Video Night
- Author: Adam Cesare
- Language: English
- Genre: Horror
- Published: 2013, Samhain Publishing
- Publication place: United States
- Media type: Print, ebook
- Pages: 248 pages
- ISBN: 978-1-61921-227-5
- Preceded by: Bone Meal Broth
- Followed by: The Summer Job

= Video Night =

2013 novel by Adam Cesare

Video Night is a 2013 horror novel by American author Adam Cesare. The book was first published on January 1, 2013 through Samhain Publishing and is Cesare's fourth book.

==Synopsis==
Teens Billy and Tom have had a ritual of meeting up for a movie night for a while now. The two couldn't be more different from each other, as Billy is the smart one while Tom comes from the poor side of town, yet they're the best of friends. That friendship has begun to crumble as of late with the impending threat of college and separation. Tom's habit of using their movie nights as an excuse to meet up with his girlfriend has also taken a strain on the friendship as well.
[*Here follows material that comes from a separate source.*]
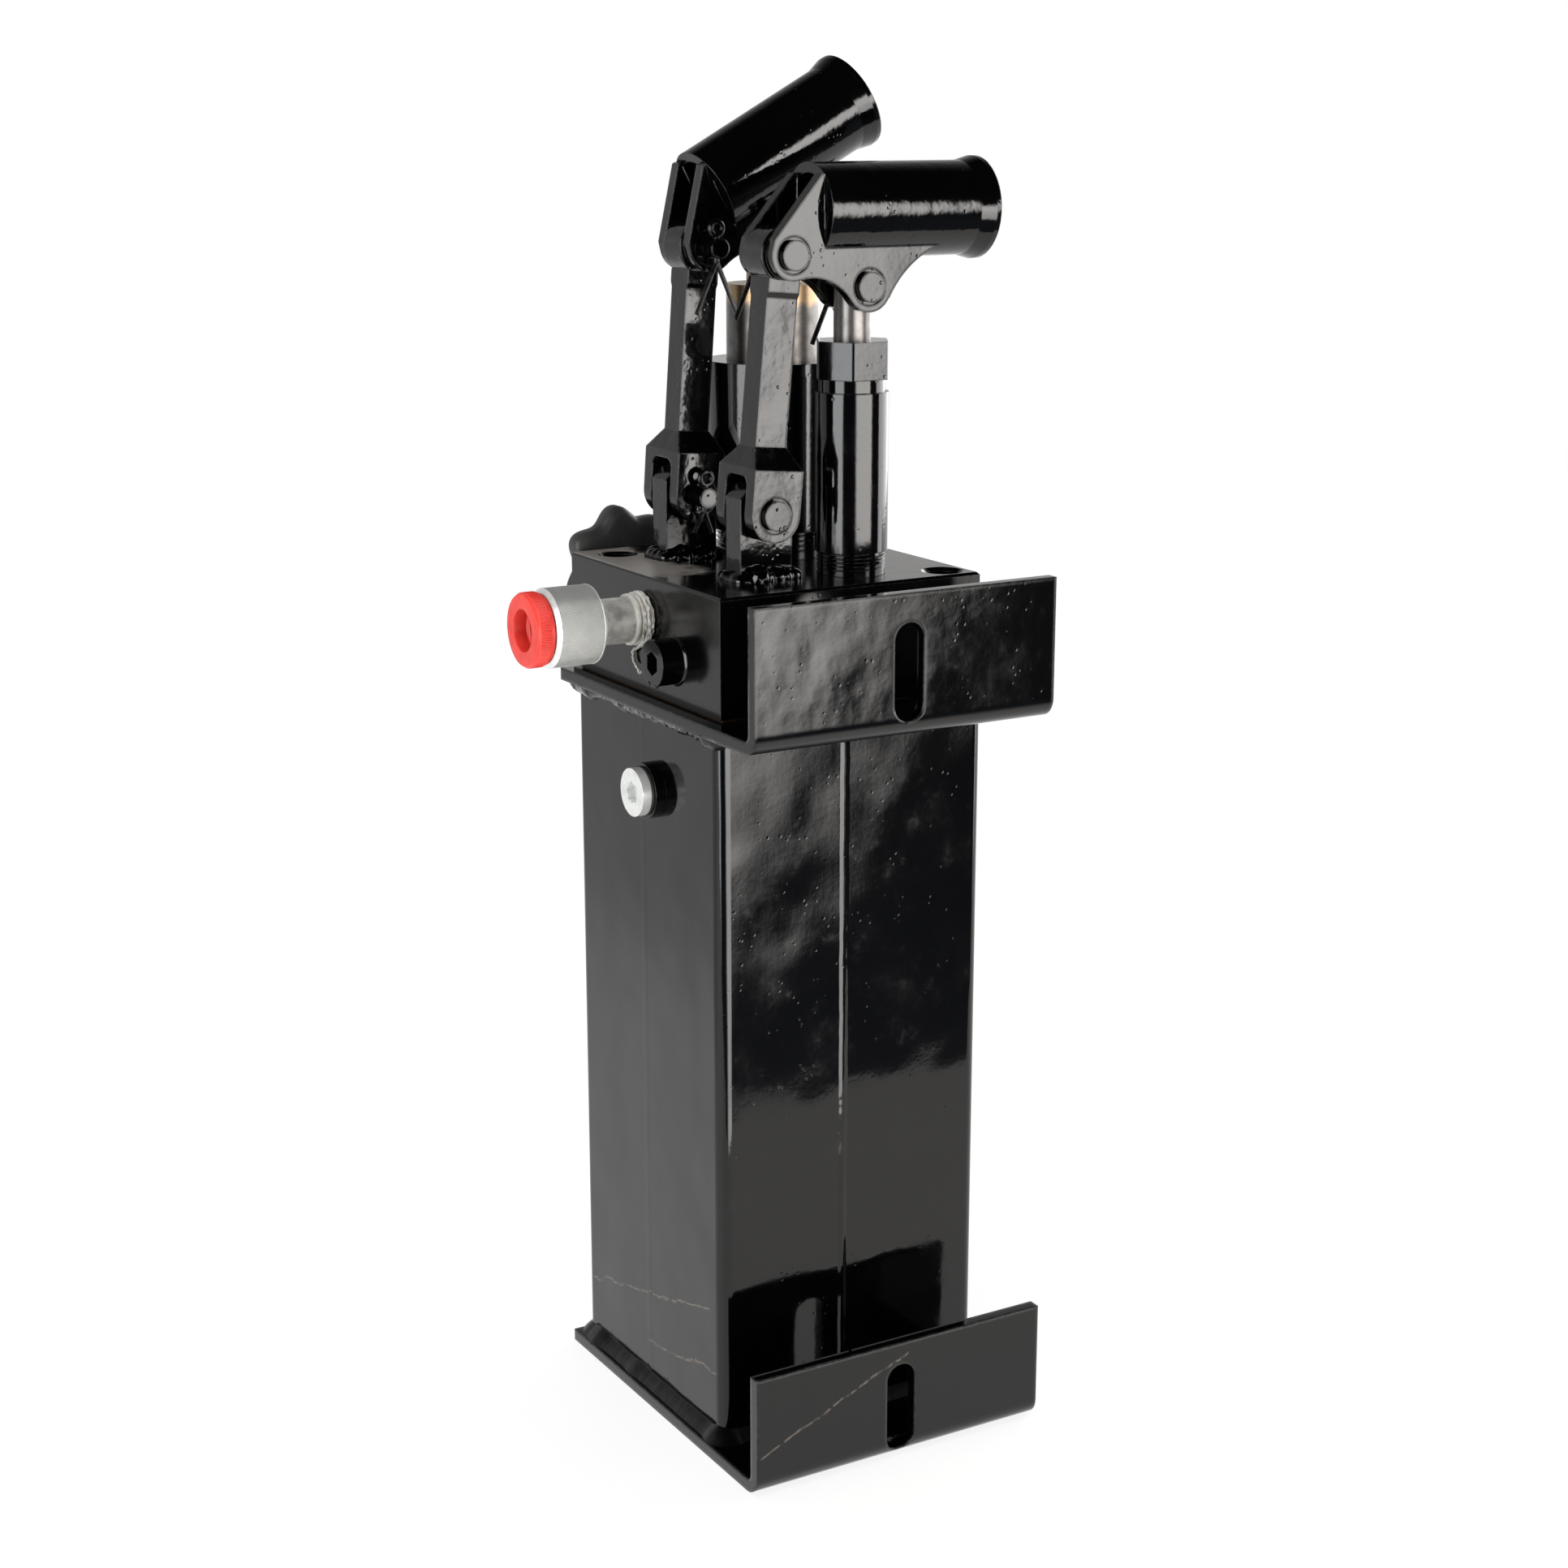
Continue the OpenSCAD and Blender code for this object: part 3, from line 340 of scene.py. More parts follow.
# %% Metals
def metal(name, tint, dark, rough, scratch_run, scratch_depth, tarnish_and_shade=None, metallic=1.0):
    """A bare or plated metal. scratch_run stretches the scratches along an axis."""

    def paint(r):
        where = r.place()
        cloud = r.grain(where, 6.0, 4.0, 0.6)
        fine = r.grain(r.stretch(where, scratch_run), 0.5, 3.0, 0.7)
        soft_normal = r.rounded(0.25)
        edge_wear_and_highlight = r.edges(soft_normal)
        colour = r.blend(r.ease(cloud, 0.35, 0.7), tint, dark)
        # Sharp edges are painted paler: rubbed metal and a painted highlight.
        colour = r.blend(edge_wear_and_highlight * 0.5, colour, (0.86, 0.86, 0.85))
        # A real oil stain on the large plunger, and a painted shade in the knurl's grooves.
        if tarnish_and_shade:
            stain_and_shade_mask, shade = tarnish_and_shade(r, where)
            colour = r.blend(stain_and_shade_mask, colour, shade)
        return {
            "Base Color": colour,
            "Metallic": metallic,
            "Roughness": rough + cloud * 0.12 + fine * 0.10,
            "Normal": r.relief(fine * scratch_depth, soft_normal),
        }

    return finish(name, paint)


def rim_tarnish(r, where):
    """Brown and straw colours near the top of the large plunger, where oil has baked on."""
    x, y, z = r.axes(where)
    wavy = z + (r.grain(where, 8.0, 3.0) - 0.5) * 7.0
    return r.window(wavy, 449.0, 458.0, 4.0) * 0.6, (0.40, 0.26, 0.13)


def knurl_groove_shade(r, where):
    """Painted shade: darker grey in the grooves of the sleeve's knurl."""
    x, y, z = r.axes(where)
    across, up = y - GALLERY[1], z - GALLERY[2]
    bottom, crest = (SLEEVE_R - 0.30) ** 2, (SLEEVE_R - 0.04) ** 2
    groove = r.ease(across * across + up * up, crest, bottom)
    return groove * r.window(x, KNURL_FROM, KNURL_TO, 0.2) * 0.75, (0.13, 0.13, 0.125)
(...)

However all of that changes in one night after aliens take over the townspeople one by one and the teens must rely on their horror movie knowledge to survive.

==Reception==
Critical reception for Video Night has been mostly positive and Fearnet called it one of their "Best Reads of 2012". Dread Central and Fangoria both praised the novel, and Fangoria noted that the book was "remarkably solid and assured". Publishers Weekly gave a more mixed review, remarking "While Cesare nods to deeper ideas about body horror and class conflict, the plot careens along from set piece to set piece without paying much attention to its underpinnings."